Prejuízos incontáveis

Michelli Possmozer
Clube da Escrita Afetuosa
3 min readApr 26, 2022

Os jornais noticiam diariamente os prejuízos financeiros causados pela guerra entre a Rússia e a Ucrânia. No 47º dia de conflito, o portal UOL divulgou o dispêndio de aproximados 600 bilhões de dólares para a Ucrânia, alvo dos ataques. Mas fico aqui pensando nas perdas incontáveis, que estão na dimensão subjetiva de quem é atingido pela guerra. O número de mortos, esse sim, aparece nas manchetes. Mais de mil civis, segundo a Organização das Nações Unidas (ONU), e cerca de 15 mil soldados russos, conforme a Organização do Tratado do Atlântico Norte (Otan), ambas estimativas do final do mês de março. Mas e aquilo que não se pode contabilizar?

É difícil imaginar como deve ser viver num cenário de guerra sem nunca ter passado por tal situação e nem conhecer quem passou. Quando olho para o que está na superfície — números e bombardeios — parece tudo muito distante de mim.
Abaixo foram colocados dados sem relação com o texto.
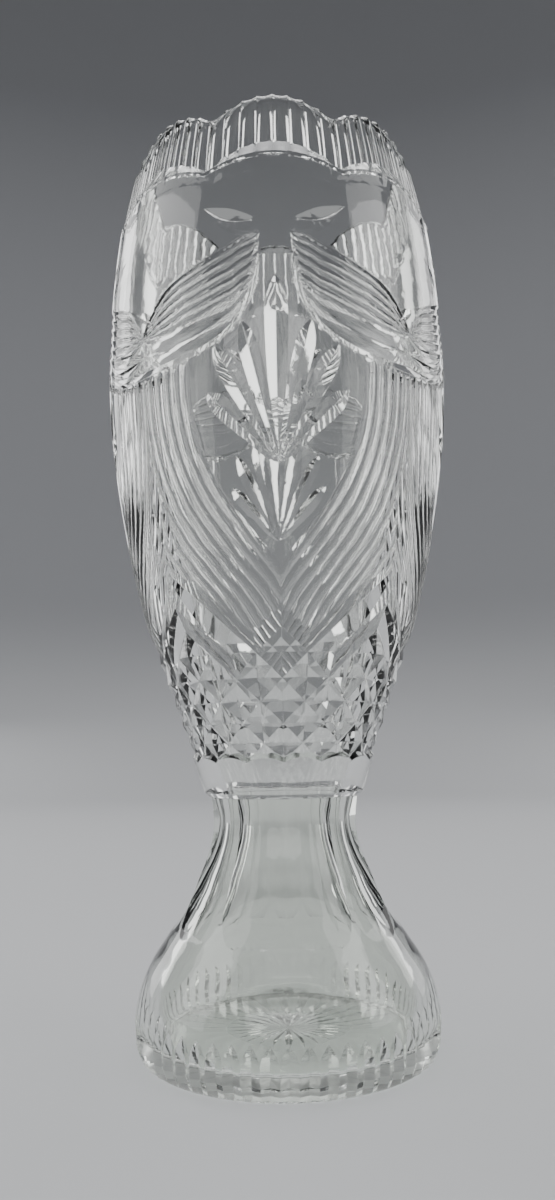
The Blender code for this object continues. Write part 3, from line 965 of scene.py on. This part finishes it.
# place in metres, width, height and watts; all of them aim at the middle of the vase
studioLights = dict(
    overhead=((0.0, 0.1, 2.3), 1.8, 1.6, 34),
    side_left=((-1.7, -0.3, 0.9), 1.2, 1.5, 11),
    side_right=((1.7, -0.5, 0.9), 0.9, 1.5, 9),
    back_left=((-1.2, 1.1, 0.75), 0.5, 1.5, 4.5),
    back_right=((1.3, 1.0, 0.75), 0.5, 1.5, 3),
    rim_left=((-0.66, 1.6, 0.9), 0.18, 1.3, 1.7),
    rim_right=((0.82, 1.52, 0.9), 0.22, 1.3, 2.0),
    front=((-0.2, -2.1, 0.75), 2.1, 0.9, 12),
)


def softbox(name, aim, place, width, height, power):
    # a rectangular studio light, not seen by the camera itself but seen through the glass
    light = bpy.data.lights.new(name, "AREA")
    light.shape = "RECTANGLE"
    light.size, light.size_y = width, height
    light.energy = power
    lamp = bpy.data.objects.new(name, light)
    bpy.context.scene.collection.objects.link(lamp)
    lamp.location = place
    lamp.rotation_euler = (Vector(aim) - Vector(place)).to_track_quat("-Z", "Y").to_euler()
    lamp.visible_camera = False


print("stage and light")
buildStage()
middleOfVase = (0, 0, baseZ + 0.18)
for name, light in studioLights.items():
    softbox(name, middleOfVase, *light)
airLook = dict(colour="#E6E8EA", strength=0.4)
world = bpy.data.worlds.new("studio air")
world.use_nodes = True
background = world.node_tree.nodes["Background"]
background.inputs["Color"].default_value = linear(airLook["colour"])
background.inputs["Strength"].default_value = airLook["strength"]
bpy.context.scene.world = world

print("camera")
cameraView = dict(
    lens=27.32,
    sensorWidth=36.0,
    nearest=0.01,
    place=(-1.27, -366.5, 115.2),
    pitchUp=8.744,
    roll=-1.015,
)
camera = bpy.data.objects.new("camera", bpy.data.cameras.new("camera"))
bpy.context.scene.collection.objects.link(camera)
camera.data.lens = cameraView["lens"]
camera.data.sensor_width = cameraView["sensorWidth"]
camera.data.clip_start = cameraView["nearest"]
sideways, back, up = cameraView["place"]
camera.location = [axisX + sideways * mm, axisY + back * mm, baseZ + up * mm]
tilt = Matrix.Rotation(math.radians(90 + cameraView["pitchUp"]), 3, "X")
camera.rotation_euler = (tilt @ Matrix.Rotation(math.radians(cameraView["roll"]), 3, "Z")).to_euler()
bpy.context.scene.camera = camera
Mas quando penso nos sentimentos, nos traumas, nos medos e nas incertezas que todas essas pessoas estão vivendo, começo a me colocar de outra forma, saindo desse lugar de mera expectadora ou leitora de reportagens.

É muito bom ter casa. Ter uma cama aconchegante para dormir todas as noites, tomar banho no próprio banheiro, ter onde fazer as refeições e poder assistir a um filme ou série na TV nos momentos de folga. Como tudo isso faz parte da minha rotina, já está naturalizado, mas fico imaginando como seria ter meu direito de ter casa tirado de mim de repente por uma guerra que não é minha. Ser obrigada a sair da minha cidade ou até do meu país, viver como refugiada em uma terra que desconheço, com gente que não me reconhece como parte dali. Fico aqui tentando imaginar como deve ser deixar para trás o lugar onde enterrei minha avó, saber que não poderei mais visitar seu túmulo, agora cravado por destroços de bombas.

Imagino como eu me sentiria ao ver o colégio onde estudei, e do qual guardo tantas memórias, em ruínas. Não seriam só paredes derrubadas. Iriam embora, também, as oportunidades de reviver as lembranças que só fazem sentido naquele espaço. Dia desses, eu me entristeci quando vi que a árvore na qual escrevi meu nome e do meu marido em um coração quando a gente namorava não existe mais. Por algum motivo que desconheço, ela foi arrancada de lá. Por minha sorte, a árvore ainda sobrevive em uma fotografia que tiramos junto dela, logo depois do nosso registro. Esse meu sentimento de tristeza, claro, é muito pequeno perto das perdas de uma guerra. Mas ele me possibilita imaginar a frustração e a dor de ver um bombardeio destruir a igreja onde me casei. De ver o lugar onde nasci e cresci ser desmoronado por razões que nunca vou compreender. Meus sonhos, desfeitos. Minha vida, invadida e tomada pela guerra. Prejuízos incontáveis.